* Modeling code records
○ ○ ○ ○ ○ ○ ○
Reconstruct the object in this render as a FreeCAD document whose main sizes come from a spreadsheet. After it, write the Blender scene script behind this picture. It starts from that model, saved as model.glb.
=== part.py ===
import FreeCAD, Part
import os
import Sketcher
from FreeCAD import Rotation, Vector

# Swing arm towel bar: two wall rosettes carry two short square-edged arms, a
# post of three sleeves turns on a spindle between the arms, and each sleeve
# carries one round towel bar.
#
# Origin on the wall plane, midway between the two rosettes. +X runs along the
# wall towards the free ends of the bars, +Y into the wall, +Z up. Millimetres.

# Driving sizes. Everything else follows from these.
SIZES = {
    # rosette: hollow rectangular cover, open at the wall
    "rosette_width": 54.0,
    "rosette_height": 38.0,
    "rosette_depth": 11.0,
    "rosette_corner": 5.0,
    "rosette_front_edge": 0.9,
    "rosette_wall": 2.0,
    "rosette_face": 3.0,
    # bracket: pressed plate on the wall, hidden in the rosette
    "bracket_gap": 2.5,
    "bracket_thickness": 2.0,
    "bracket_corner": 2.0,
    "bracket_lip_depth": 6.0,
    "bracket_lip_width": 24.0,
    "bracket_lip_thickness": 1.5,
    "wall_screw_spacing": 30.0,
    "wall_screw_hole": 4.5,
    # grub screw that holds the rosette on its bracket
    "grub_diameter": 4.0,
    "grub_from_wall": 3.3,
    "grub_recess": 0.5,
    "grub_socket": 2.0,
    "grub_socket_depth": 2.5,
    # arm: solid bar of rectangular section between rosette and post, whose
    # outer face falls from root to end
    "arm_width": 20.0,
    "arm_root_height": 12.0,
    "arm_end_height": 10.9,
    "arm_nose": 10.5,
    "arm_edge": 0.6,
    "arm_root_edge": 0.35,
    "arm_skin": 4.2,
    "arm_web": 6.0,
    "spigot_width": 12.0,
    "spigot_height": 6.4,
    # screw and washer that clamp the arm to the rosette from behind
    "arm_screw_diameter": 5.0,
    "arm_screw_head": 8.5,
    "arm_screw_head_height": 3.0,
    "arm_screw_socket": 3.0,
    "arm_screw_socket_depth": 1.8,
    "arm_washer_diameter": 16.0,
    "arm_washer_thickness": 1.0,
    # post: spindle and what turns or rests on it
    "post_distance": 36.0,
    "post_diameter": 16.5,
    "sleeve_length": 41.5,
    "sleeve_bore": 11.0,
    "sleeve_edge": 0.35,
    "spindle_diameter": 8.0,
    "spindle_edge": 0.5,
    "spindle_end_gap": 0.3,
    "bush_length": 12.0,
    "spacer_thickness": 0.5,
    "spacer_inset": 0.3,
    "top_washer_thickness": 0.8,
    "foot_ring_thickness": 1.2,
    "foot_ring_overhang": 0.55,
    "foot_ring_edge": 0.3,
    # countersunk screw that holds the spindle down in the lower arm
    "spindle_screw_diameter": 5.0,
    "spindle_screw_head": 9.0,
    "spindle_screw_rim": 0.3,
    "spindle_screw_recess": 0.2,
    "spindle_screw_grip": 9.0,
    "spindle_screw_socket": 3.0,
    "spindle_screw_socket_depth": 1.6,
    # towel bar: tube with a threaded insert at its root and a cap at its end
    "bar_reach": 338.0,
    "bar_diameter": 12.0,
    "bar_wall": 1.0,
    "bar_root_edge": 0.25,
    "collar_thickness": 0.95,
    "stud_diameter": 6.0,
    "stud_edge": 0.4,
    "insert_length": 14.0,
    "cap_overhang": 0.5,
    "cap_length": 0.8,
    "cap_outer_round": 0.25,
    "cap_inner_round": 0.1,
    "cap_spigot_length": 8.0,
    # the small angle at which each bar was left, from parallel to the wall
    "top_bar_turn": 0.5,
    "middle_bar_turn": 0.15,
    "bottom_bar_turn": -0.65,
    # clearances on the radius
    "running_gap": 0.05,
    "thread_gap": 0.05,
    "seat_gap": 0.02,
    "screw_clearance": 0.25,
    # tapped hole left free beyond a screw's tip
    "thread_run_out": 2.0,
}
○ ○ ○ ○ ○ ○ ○
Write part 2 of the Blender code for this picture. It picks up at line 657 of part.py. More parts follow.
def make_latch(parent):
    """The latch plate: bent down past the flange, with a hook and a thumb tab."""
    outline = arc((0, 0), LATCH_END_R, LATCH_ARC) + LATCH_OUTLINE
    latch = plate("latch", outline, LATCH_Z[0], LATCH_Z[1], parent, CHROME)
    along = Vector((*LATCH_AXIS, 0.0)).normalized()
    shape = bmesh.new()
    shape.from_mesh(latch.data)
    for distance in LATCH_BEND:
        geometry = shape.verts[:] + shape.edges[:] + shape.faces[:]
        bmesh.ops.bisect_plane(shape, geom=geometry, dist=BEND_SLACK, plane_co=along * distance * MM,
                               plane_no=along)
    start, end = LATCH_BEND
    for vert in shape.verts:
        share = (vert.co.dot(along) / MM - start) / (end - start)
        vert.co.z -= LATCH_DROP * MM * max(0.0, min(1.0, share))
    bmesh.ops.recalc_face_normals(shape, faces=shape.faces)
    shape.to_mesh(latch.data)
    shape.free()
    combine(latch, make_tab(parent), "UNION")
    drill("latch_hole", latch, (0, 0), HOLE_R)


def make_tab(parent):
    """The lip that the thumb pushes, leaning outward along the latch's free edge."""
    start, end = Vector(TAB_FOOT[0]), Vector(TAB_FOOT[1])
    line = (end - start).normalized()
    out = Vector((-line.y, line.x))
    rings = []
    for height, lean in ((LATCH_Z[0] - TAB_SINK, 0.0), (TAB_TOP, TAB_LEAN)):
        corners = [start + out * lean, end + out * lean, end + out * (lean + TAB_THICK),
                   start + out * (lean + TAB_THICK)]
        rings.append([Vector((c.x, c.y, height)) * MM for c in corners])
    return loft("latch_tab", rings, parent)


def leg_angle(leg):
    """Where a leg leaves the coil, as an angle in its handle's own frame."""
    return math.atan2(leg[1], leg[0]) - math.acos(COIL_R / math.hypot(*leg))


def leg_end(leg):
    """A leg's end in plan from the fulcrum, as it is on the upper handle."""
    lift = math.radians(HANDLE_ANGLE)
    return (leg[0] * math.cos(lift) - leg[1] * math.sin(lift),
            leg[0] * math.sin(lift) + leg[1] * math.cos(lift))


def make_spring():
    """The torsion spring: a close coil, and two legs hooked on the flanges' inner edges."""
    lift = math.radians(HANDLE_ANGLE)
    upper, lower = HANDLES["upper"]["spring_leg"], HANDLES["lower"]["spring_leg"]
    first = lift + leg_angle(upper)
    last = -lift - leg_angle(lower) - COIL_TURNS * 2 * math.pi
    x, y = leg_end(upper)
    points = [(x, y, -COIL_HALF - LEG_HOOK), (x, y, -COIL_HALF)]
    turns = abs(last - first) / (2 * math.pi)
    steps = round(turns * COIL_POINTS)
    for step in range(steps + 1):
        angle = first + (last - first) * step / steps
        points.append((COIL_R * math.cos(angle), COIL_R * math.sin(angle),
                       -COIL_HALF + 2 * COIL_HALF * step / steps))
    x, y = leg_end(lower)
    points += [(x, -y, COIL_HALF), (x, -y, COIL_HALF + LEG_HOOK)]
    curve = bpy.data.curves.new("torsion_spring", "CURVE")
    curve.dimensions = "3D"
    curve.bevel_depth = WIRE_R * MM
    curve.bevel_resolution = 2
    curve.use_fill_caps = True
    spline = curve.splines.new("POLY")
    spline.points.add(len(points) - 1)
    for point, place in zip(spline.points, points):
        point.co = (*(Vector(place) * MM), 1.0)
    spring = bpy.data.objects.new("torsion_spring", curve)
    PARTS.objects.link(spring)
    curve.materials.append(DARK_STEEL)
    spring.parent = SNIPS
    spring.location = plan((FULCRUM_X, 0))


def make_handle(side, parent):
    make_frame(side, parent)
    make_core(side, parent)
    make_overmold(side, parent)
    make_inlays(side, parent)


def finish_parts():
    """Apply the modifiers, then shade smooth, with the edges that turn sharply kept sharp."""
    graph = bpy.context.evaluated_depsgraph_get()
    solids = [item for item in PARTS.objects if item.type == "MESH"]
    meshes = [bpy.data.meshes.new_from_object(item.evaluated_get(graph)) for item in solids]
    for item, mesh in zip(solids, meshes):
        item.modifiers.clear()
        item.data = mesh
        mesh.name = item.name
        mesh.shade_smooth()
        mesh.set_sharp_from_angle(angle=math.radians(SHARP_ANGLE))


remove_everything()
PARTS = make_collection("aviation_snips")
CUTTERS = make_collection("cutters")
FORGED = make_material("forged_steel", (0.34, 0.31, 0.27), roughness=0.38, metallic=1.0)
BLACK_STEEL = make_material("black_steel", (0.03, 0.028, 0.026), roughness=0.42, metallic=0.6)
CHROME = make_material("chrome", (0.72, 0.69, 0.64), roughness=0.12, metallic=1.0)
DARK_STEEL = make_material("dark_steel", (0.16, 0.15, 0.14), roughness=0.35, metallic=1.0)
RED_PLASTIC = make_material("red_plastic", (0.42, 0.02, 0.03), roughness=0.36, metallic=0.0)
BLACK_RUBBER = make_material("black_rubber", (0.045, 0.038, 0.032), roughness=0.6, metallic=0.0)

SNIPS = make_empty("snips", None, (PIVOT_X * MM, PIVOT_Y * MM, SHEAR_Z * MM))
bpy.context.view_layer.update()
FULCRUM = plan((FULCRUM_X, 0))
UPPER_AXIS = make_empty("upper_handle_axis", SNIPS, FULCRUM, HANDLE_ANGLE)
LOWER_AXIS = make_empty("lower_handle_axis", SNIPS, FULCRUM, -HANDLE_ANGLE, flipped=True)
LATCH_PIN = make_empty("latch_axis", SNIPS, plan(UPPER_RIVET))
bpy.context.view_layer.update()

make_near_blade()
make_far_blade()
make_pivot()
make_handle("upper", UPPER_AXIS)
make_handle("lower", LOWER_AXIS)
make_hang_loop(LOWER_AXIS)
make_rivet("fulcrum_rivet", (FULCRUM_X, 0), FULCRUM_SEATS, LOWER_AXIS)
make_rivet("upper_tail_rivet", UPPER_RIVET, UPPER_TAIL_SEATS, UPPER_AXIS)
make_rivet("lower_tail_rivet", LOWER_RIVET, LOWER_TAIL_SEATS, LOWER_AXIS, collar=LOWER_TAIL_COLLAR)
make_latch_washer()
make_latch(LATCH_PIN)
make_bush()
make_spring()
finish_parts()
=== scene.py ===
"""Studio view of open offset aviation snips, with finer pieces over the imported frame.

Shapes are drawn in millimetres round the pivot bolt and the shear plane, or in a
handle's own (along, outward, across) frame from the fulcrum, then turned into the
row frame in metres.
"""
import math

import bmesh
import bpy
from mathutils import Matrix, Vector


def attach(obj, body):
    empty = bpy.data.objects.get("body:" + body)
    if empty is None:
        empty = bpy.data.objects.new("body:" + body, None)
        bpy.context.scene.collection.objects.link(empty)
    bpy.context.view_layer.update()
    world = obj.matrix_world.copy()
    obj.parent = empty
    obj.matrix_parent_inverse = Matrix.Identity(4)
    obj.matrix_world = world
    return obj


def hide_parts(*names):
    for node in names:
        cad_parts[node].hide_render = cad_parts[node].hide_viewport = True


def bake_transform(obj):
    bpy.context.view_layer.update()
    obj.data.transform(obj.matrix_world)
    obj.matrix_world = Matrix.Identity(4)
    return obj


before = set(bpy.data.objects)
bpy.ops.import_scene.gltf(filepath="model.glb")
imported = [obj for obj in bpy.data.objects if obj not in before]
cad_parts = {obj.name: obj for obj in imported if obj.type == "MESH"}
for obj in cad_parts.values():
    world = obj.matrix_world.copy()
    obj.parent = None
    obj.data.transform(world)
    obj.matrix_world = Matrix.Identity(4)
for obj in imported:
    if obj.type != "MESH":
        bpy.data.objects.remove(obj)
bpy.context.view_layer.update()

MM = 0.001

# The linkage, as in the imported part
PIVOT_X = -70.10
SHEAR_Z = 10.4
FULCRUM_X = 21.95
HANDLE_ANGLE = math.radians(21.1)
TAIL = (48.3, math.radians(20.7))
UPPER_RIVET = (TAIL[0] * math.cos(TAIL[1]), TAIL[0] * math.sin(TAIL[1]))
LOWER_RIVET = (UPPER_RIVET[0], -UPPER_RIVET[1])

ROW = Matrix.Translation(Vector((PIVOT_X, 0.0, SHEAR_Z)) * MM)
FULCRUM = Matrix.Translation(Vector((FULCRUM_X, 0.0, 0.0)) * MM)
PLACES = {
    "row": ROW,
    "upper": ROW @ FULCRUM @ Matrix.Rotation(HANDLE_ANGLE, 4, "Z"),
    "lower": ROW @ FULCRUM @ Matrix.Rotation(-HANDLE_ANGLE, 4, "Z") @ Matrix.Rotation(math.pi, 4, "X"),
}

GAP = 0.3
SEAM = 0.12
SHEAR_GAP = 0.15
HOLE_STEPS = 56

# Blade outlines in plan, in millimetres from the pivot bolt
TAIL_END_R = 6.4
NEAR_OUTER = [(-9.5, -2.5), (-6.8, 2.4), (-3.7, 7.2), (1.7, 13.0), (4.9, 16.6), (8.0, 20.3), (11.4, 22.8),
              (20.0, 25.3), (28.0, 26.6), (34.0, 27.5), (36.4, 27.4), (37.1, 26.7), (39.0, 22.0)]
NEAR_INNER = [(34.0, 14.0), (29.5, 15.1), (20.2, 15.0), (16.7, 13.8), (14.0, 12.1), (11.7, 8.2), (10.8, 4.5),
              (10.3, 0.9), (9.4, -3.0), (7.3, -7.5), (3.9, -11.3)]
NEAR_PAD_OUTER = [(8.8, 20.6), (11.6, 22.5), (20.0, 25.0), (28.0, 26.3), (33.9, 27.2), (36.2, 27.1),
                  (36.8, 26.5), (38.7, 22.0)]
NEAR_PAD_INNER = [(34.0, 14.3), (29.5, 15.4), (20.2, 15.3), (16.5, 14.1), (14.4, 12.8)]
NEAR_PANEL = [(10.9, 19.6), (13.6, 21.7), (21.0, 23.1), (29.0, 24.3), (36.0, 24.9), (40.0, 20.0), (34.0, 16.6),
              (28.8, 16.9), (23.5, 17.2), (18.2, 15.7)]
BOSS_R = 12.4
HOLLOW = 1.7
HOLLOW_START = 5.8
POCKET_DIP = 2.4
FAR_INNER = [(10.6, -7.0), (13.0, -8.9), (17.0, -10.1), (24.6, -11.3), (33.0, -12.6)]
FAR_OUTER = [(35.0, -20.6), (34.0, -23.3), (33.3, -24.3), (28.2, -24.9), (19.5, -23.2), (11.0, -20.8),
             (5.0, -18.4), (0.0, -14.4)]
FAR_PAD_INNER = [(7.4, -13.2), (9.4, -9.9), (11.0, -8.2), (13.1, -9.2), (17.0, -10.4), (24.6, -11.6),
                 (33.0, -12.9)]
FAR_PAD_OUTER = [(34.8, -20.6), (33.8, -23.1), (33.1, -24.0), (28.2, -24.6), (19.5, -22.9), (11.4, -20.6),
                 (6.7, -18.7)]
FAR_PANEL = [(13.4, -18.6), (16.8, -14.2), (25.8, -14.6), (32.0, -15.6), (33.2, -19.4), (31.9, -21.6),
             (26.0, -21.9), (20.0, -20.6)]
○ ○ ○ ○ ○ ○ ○
* Task goal
Nothing outside the span should appear: copy exactly from the line with "cad_parts[node].hide_render = cad_parts[node].hide_viewport" through the line with "imported = [obj".

* Solution to this task
        cad_parts[node].hide_render = cad_parts[node].hide_viewport = True


def bake_transform(obj):
    bpy.context.view_layer.update()
    obj.data.transform(obj.matrix_world)
    obj.matrix_world = Matrix.Identity(4)
    return obj


before = set(bpy.data.objects)
bpy.ops.import_scene.gltf(filepath="model.glb")
imported = [obj for obj in bpy.data.objects if obj not in before]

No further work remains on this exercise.